Su metáfora de la línea costera ilustra muy bien la autonomía llena de sentido de la niña interior. En la capacidad de esta niña es equilibrar lo conocido y lo desconocido, el océano y la roca, la competencia y el cuidado, el consciente y el inconsciente, lo masculino y lo femenino, en su compromiso voluntario de tensión dinámica entre vínculo y autonomía, hombre y mujer, trabajo y amor, reside la reconciliación de las dicotomías que nos dividen en contra de nosotras mismas.

Desenterradas de su reino interior, la niña tiene mucho que enseñar a la mujer sobre cómo ocupar el espacio subjetivo que se halla en el corazón del poder generador. Ella sintetiza de manera natural la dualidad hombre-mujer en su androginia, funde trabajo y juego en su actividad llena de sentido, reconcilia amor y odio en su ausencia de contradicción. Utiliza la dependencia y la independencia en la persecución tenaz de sus propios intereses. Encarna ambos lados de la aptitud abarcando el dominio social y de las relaciones junto con capacidades concretas. Separada y, sin embargo, conectada, es autónoma, pero mantienen vínculos. Competitiva con el espíritu adecuado, es conducida por la maestría, no para dominar y conseguir el poder sobre los demás, sino para captar los misterios y desafíos del mundo mismo. Como la línea costera de Rosabeth, reconcilia elementos de la naturaleza humana en lugar de separarlos.

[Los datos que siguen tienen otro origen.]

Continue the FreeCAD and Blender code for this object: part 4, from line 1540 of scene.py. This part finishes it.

Las imágenes orgánicas de las mujeres hablan al cambio crítico que necesitamos para restaurar el equilibrio de esos valores: el cambio del objeto al sujeto. Al recuperar el sentido de la niña de sí misma como sujeto, al contrarrestar la posición de la mujer como objeto, al lograr recuperar la niña que encarna una identidad femenina primordial, las mujeres pueden seguir siendo auténticas respecto al potencial del fértil mundo femenino que sobrevive separado de la esterilidad de los valores patriarcales.

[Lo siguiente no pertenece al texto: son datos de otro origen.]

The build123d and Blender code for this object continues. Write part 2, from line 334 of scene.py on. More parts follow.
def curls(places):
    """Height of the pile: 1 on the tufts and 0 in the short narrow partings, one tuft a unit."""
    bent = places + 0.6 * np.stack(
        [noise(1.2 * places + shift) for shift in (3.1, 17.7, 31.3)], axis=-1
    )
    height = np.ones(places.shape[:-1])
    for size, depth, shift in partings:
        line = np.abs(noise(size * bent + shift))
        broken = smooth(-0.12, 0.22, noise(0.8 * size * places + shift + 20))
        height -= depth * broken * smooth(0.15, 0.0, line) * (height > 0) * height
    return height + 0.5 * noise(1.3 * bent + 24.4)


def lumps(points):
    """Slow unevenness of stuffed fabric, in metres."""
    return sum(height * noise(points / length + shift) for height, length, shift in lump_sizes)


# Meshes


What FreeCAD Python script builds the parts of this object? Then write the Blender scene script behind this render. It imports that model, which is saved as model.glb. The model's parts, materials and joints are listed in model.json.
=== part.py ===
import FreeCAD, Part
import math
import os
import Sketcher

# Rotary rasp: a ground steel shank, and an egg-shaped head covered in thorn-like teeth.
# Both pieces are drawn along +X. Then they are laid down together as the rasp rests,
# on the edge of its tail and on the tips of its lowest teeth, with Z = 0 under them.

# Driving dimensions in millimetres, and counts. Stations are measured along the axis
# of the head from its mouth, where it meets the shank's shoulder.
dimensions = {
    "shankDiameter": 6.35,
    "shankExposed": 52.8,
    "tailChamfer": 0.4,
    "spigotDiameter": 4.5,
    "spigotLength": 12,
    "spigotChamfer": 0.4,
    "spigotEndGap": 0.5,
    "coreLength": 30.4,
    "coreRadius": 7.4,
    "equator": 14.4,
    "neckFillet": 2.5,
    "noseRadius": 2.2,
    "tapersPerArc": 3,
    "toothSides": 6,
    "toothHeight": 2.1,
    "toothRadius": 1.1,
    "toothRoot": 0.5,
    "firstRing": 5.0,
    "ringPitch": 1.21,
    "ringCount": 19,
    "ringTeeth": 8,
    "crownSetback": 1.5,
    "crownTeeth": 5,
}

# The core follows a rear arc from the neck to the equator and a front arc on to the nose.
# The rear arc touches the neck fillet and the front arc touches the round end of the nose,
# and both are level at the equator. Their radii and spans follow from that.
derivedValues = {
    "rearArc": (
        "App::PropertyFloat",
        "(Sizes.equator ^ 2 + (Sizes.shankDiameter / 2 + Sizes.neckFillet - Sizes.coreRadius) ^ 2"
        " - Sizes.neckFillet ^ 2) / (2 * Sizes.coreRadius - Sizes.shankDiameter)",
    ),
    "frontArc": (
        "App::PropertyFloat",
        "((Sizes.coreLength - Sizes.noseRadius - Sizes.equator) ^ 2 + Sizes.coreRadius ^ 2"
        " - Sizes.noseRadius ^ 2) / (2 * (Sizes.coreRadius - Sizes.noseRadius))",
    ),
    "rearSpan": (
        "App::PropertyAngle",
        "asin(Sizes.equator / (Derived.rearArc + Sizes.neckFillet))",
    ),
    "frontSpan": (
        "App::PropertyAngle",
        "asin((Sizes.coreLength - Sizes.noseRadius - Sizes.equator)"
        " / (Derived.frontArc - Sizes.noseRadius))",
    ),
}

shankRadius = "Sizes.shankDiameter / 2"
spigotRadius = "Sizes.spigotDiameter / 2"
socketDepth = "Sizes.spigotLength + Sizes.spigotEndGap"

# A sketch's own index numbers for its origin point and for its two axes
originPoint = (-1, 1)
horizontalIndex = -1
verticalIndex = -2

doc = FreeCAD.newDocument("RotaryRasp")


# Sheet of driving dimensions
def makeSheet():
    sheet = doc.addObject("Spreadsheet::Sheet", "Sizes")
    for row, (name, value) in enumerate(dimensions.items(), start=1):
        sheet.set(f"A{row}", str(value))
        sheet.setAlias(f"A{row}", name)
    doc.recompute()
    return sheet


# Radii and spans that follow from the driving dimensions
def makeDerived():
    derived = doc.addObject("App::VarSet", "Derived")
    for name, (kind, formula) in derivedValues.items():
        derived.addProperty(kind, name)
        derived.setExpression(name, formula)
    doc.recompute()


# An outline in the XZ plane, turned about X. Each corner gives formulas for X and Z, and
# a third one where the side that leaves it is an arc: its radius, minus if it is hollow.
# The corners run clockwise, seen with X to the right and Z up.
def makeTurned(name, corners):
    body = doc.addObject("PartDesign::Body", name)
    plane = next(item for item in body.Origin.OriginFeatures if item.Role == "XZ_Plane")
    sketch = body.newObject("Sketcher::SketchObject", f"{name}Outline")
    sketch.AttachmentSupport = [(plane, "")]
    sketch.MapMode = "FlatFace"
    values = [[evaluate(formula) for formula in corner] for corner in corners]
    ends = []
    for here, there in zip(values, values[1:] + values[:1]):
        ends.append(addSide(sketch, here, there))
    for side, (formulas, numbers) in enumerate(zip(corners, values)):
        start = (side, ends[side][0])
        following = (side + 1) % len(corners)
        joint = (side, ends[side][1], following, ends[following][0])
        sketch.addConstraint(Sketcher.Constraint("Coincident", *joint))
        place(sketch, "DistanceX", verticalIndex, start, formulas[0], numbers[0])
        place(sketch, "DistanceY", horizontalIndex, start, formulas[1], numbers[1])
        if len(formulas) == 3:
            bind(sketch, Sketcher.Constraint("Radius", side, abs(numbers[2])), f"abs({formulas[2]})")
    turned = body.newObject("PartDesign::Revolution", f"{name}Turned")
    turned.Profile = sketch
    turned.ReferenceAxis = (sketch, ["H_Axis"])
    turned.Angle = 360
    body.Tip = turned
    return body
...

Las mujeres han atendido durante mucho tiempo los jardines de los demás. Mientras que ofrecían el contexto para el desarrollo de los demás, históricamente han descuidado el suyo. Cuando una mujer lleva consigo la niña virginal a través del umbral de la mujer adulta, cuando habla su propio idioma con la misma naturalidad con que mimetiza el lenguaje del patriarcado, cuando penetra en la verdad más profunda acerca de quién es y cuenta su historia de haber llegado a ser completa, gana el acceso a un mundo que es tan fértil y abundante como los más verdes jardines. Sólo cuando casamos la autonomía de la niña con la fecundidad de la mujer y reconocemos la conexión entre la semilla y el suelo, restauramos nuestra creatividad como cultura, prosperamos y florecemos.

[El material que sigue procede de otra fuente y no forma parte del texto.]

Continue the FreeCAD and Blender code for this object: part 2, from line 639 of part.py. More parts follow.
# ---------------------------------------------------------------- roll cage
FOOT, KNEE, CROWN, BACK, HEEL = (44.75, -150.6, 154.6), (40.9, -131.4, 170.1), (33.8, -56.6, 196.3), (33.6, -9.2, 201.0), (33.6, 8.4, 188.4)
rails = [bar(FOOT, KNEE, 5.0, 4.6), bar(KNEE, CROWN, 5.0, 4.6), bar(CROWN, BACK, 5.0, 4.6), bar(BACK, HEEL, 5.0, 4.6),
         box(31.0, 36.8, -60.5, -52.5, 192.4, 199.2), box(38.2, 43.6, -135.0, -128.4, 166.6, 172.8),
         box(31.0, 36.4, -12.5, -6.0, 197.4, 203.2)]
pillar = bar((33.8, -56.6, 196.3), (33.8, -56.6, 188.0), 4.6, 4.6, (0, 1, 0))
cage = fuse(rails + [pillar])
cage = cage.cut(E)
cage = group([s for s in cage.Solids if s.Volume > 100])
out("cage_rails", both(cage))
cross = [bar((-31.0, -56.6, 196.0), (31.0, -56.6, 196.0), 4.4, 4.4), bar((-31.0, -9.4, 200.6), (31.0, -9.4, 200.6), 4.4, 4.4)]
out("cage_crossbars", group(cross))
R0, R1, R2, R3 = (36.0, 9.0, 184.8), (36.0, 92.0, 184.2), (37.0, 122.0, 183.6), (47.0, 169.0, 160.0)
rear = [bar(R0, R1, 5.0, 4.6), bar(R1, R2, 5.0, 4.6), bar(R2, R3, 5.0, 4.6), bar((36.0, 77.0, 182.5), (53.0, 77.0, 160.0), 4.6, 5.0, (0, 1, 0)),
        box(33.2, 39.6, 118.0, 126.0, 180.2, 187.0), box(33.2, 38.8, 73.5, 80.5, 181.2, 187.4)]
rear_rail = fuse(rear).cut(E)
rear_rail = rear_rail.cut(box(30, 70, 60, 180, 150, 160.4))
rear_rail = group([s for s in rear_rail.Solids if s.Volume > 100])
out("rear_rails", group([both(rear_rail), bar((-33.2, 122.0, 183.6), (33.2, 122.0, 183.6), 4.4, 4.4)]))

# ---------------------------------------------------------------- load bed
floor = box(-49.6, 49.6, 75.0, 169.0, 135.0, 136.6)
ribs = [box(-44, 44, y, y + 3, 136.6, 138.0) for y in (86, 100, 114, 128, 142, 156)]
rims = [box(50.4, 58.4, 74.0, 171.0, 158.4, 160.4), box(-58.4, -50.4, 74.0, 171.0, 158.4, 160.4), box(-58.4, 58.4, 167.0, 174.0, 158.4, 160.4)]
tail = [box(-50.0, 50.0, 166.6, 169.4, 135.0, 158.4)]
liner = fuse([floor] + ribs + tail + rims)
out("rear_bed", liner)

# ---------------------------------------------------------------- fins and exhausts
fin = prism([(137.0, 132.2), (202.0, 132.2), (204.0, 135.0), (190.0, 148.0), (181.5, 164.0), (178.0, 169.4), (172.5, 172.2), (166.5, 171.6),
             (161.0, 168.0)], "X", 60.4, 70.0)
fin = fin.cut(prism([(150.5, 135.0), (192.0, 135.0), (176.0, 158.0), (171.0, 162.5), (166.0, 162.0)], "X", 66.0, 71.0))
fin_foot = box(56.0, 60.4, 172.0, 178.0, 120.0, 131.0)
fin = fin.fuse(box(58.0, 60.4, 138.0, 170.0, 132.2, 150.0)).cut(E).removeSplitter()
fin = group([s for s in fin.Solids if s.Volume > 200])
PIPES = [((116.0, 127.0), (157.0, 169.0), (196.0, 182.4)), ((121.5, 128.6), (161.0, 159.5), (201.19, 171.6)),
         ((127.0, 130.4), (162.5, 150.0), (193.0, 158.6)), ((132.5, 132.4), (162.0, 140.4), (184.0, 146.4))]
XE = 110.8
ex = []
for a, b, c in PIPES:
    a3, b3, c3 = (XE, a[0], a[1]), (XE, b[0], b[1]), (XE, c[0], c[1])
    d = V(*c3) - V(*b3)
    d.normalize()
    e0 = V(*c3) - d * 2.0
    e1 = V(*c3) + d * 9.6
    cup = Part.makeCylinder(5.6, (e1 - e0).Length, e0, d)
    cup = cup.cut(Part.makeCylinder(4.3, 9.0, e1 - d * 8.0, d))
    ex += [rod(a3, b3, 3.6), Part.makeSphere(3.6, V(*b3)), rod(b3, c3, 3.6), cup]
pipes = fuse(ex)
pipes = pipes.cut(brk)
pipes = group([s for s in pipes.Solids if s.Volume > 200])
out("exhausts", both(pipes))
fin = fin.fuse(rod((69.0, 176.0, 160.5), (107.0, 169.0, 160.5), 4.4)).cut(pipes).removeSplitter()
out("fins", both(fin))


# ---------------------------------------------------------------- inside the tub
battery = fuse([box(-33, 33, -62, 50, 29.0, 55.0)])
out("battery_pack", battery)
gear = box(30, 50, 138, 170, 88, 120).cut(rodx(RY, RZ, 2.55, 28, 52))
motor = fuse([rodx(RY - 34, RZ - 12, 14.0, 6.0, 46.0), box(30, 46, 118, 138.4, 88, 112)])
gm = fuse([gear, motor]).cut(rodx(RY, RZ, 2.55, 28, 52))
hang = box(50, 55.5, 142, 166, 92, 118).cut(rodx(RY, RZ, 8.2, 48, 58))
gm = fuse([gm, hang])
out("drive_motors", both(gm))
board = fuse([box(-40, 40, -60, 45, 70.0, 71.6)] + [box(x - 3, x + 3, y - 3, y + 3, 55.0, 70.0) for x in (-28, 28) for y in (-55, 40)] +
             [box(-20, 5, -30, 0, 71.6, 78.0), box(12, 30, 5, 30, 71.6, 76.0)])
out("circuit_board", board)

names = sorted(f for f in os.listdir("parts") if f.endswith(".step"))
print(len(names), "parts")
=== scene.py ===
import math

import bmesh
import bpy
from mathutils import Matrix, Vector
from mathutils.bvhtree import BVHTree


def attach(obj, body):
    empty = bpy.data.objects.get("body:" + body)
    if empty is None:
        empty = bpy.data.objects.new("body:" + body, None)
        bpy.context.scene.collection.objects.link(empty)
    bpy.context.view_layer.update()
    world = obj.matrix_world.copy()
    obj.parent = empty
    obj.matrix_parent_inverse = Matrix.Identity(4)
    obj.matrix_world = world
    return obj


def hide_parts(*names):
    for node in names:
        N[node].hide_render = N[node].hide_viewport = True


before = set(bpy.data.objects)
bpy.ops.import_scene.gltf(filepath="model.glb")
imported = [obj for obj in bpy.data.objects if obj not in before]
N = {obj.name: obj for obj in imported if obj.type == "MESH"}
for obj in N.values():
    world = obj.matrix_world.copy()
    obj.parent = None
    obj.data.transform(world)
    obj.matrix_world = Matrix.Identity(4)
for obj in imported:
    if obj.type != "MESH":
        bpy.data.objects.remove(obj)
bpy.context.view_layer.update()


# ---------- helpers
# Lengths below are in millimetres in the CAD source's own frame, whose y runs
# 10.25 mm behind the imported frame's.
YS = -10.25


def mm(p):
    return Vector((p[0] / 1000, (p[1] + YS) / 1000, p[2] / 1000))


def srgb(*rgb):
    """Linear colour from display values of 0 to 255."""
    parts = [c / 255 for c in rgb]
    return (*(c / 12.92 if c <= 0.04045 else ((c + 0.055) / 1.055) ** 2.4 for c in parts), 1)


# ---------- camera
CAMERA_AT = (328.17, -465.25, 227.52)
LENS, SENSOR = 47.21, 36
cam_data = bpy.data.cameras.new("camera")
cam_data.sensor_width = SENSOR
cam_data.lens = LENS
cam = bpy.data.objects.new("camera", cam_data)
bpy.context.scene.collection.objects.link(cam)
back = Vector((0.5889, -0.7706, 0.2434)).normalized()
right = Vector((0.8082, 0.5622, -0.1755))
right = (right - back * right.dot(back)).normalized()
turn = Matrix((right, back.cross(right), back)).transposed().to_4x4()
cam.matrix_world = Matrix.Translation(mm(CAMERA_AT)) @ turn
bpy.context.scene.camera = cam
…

En la alianza entre la niña que posee la iniciativa y la mujer que conoce su potencialidad de generar, reside la fuerza creativa que necesitamos para llegar a ser plenamente nosotras mismas, y para hacer de esta cultura lo que tan desesperadamente se necesita. La realización de la evolución humana depende de que seamos capaces de recorrer el circuito hacia la niña interior y de conducirla hasta la mujer adulta.